Pale, Blue and Yellow Lips
According to Dr. Oz, pale lips can be a sign that enough oxygenated-red blood cells aren’t getting to your lips. This causes anemia and makes the lips look pale. Blue lips are a sign of heart or lung disease. When red blood cells become de-oxygenated the blood becomes blue and in turn makes the lips blue. If you have liver problems, the yellow, jaundice appearance of the lips can be a sign of liver disease.
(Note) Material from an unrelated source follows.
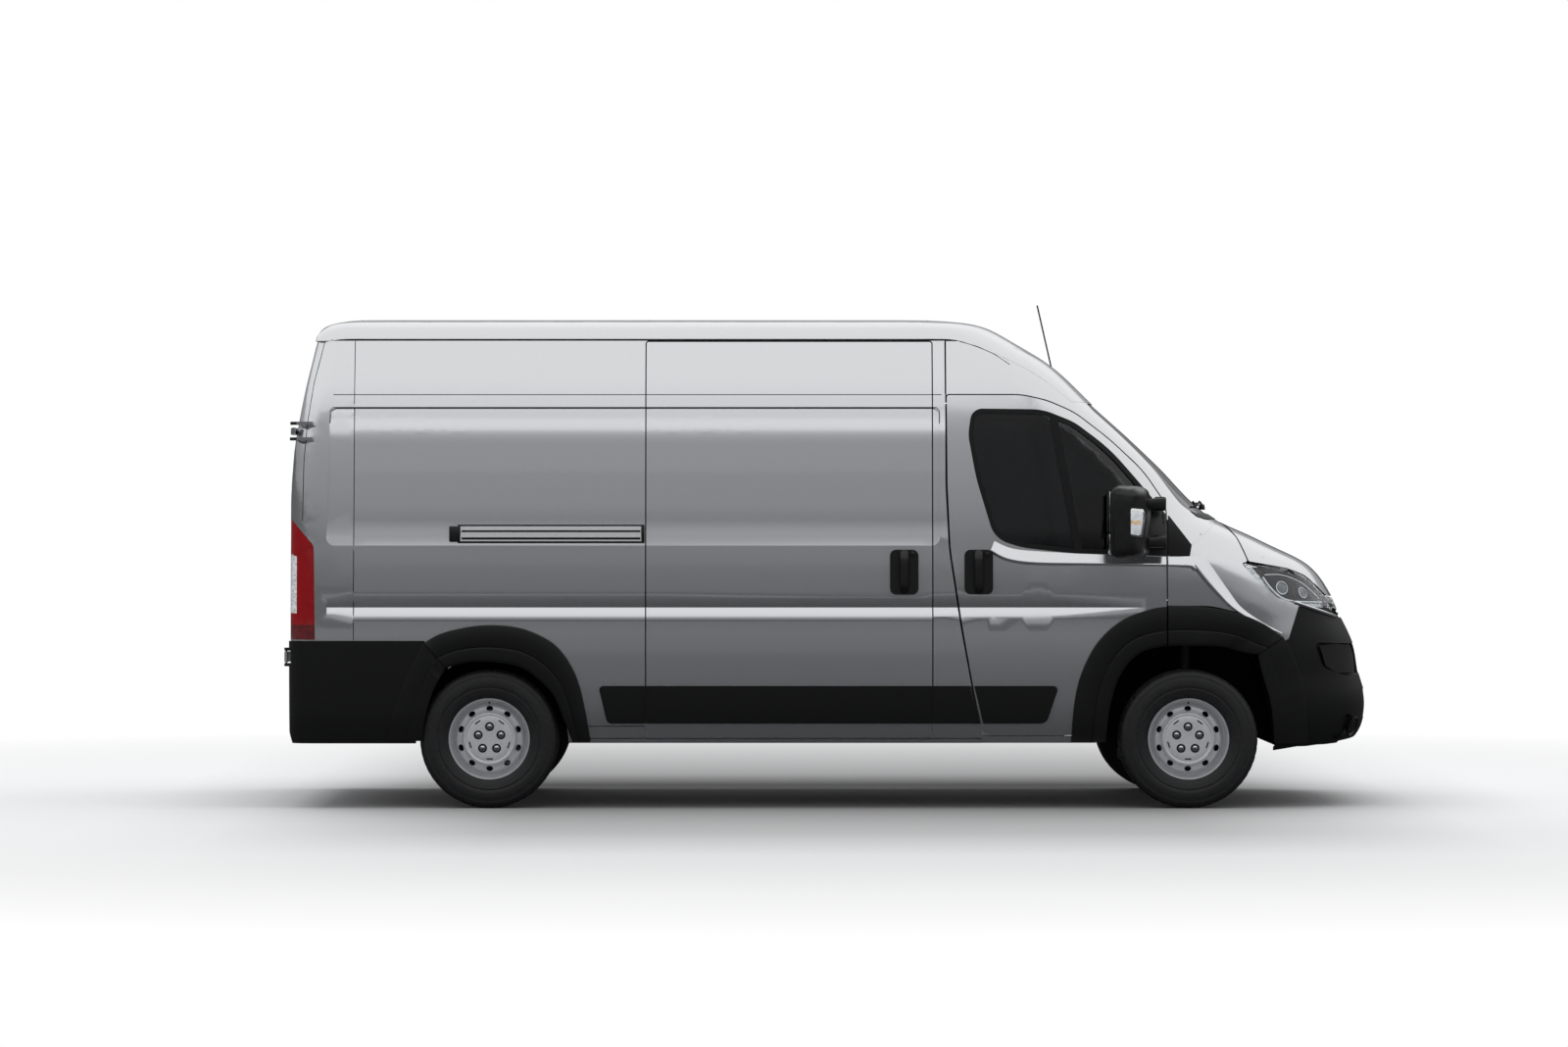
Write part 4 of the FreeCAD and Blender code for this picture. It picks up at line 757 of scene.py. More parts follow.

Dry, Cracked Corners of the Lips
The painful cracks at the corners of your mouth is a condition called angular cheilitis. This issue causes a lot of embarrassment for sufferers, but luckily there’s a root cause and solution. This condition is developed in several ways. If you wear dentures, grind your teeth or drool a lot, moisture can form at the corners of your mouth as you sleep. This pool of moisture can lead to a yeast infection. Gross, right? But Dr. Arbeitman says that you can get a night guard, sleep propped up on a pillow and if you wear dentures that don’t fit, consult your dentist. Also, it’s strongly advised that you coat the corners of your mouth with Aquaphor to provide relief of the issue.
Please go see your doctor as soon as possible if you see any growths on your lips. This could be a sign of lip cancer. Other signs of lip cancer include dry white patches, stubborn sores that won’t heal, painful lips and numbness in the lips. Dr. Oz says you can prevent lip cancer by using lip balm with SPF built in.
A cold sore that appears on the lips is a sign that you’ve come in contact with the herpes simplex virus or Type 1 herpes(HSV-1). Cold sores are also called fever blisters. According to the CDC, more than half of the United States has the virus despite not showing any signs or outbreaks from the virus. The sore is characterized as a lesion in or around the mouth and lips. This virus can be spread when active, so please be aware. Doctors normally prescribe antiviral medication which usually clears this condition up in two weeks.